Good day, sir. Now when you think about the Big Ten, what comes to mind? You think of places like Michigan and Minnesota and Wisconsin - cold, desolate climates that breed a special sort of toughness into the people who live there. You think of football in the snow, of big linemen opening holes for bruising running backs, of slow, plodding games where both the final score and the temperature remain stuck in the single digits. You think of the tundra, of a world covered in ice and snow, where only the large and powerful can survive. In short, you think of the Ice Age. And what symbolizes the Ice Age - and the Big Ten - more than that emblem of strength and size: the Wooly Mammoth. I give you: The Mammoth Ten.
It's slow, and large, and powerful, and slow, and covered in hair, and slow, and it was probably good in the ‘50s or something. And it's —
Ah, there we are. [closes window] Now, our next presentation is from, umm... BHG&P. I've never heard of this firm before, but they do have four letters and an ampersand in their name, so they sound legit.
For a long, long time, the membership of your august institution remained stable. Six members - Purdue, Michigan, Wisconsin, Minnesota, Illinois, and Northwestern - have been there from the start, when they banded together along with the University of Chicago to form the Western Conference in 1896. Iowa and Indiana joined in 1899, Ohio State in 1912, and Michigan State in 1949 (to replace a departing Chicago). For 74 years, from 1917 to 1991, the Big Ten was truly a ten-team league, and 80% of the membership has been place for 95 years. Ninety-five years, gentlemen. During that time, dozens of nation-states came into existence, lived, and died: Biafra, Rhodesia, Upper Volta, Ceylon, Czechoslovakia, just to name a few.
A community, gentlemen, is a structure built along two axes: space and time. For 95 years the space of the Big Ten remained unchanged: the Midwest. The places defined the people, and the people defined the league. Rivalries formed in the only way true rivalries can: by long proximity to people who loathe one another. In this matrix of time and space, there was room for new practices to form, new customs, new folkways: colors, songs, mascots, chants, hatreds. Patterns of force developed – underdogs, bullies, doormats took their places in a hierarchy. In short, a culture developed.

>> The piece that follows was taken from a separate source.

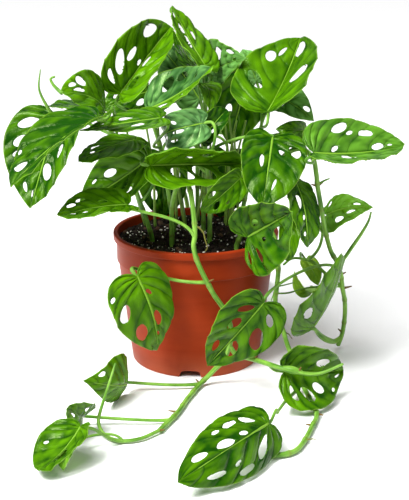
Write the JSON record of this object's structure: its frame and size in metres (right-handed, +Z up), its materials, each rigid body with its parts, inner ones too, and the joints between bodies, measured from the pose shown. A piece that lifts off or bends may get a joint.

It's not a coincidence that the word "culture" shares a root with the word "cultivate." Both words derive from the idea of tending to or developing a plant or crop, a process that takes time and consistent care. Over the past 23 years, the Big Ten has chosen to abandon both. Penn State was added in 1991, and just as they began to feel like an organic member of the league, the conference added another school – Nebraska. Perhaps in another 20 years, the same process of integration would have taken place with them, too. But before such a process could even begin to take place, the league expanded again. And this time it stretched itself far beyond recognition. It abandoned its Midwestern identity by including two definitively east coast schools, and it destroyed the pleasantly consistent feeling that comes by watching your team play (mostly) the same collection of regional rivals year after year.
Communities only form if they are given time to cohere, if they are allowed to grow dense with connections and meanings. They are truly organic things — which is to say they are alive and can die. Sometimes, if you are very careful and if you move very slowly, they can be massaged and reshaped and yet retain the same, fundamental essence. The Big Ten has not been careful; it has moved at lightning speed and with no regard for its core identity. It's hard to conceive of it as the same thing anymore.
Therefore, we recommend a complete and total re-imagining of the conference's brand: the Midwest-Mid-Atlantic-TV-Money-Cash-Grab-Football-and-Sports-Alliance (MMATMCGFSA):
That was the worst presentation I think I've ever seen. So long-winded — and kind of preachy, too. Plus I'm not sure they really wanted the job. Do we have anyone else? What about our in-house guys? What do you have?